There have been other repressive measures in recent months. They include a tightening of electronic censorship of Blackberry-delivered news services and more widespread blocking of internet sites; the withdrawal of citizenship from a high-ranking Shi’a cleric, and the banning of another from delivering sermons for two weeks in a bid to stifle influential critics ahead of the elections.
Beyond such attempts to stifle dissent and influential critics ahead of the elections, the government has launched a mass naturalisation programme to provide Bahraini nationality to more than 200,000 Sunnis from Jordan, Saudi Arabia, and Syria. This will both shift the sectarian imbalance and create a bloc of newcomers who will owe absolute loyalty to their new state and its government. Many of the new citizens are employed in the military and internal-security services, from the higher echelons of which Shi’a are systematically excluded.
A tinder land
Bahrain’s problems are not unique in the region, and residents of neighbouring Gulf monarchies also need to pay close attention to what is happening there. All six of these states share similar political structures and political cultures, and in many ways Bahrain could be a portent for their collective future.

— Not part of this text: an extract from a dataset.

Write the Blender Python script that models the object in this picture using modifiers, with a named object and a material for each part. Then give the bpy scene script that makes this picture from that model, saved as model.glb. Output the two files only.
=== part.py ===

A regime that is unable to keep distributing wealth and maintain its population in a depoliticised condition, and sees repression as its only recourse, represents a model that the other sheikh-dominated regimes will have to face in the coming post-oil decades.
But the future could come sooner than that. Kuwait’s rulers are already entrenching themselves against political opposition and reversing many of the political openings of the last decade; discontent is spreading in the poorer, largely disenfranchised parts of the United Arab Emirates (UAE) that live in the shadow of Abu Dhabi and Dubai; and the exploding youthful demographic in Saudi Arabia is demonstrating an unwillingness to live by the old rules.
In such a highly charged environment an implosion in Bahrain might not be contained within the island’s shores, and could provide a catalyst for a much greater wave of regional unrest.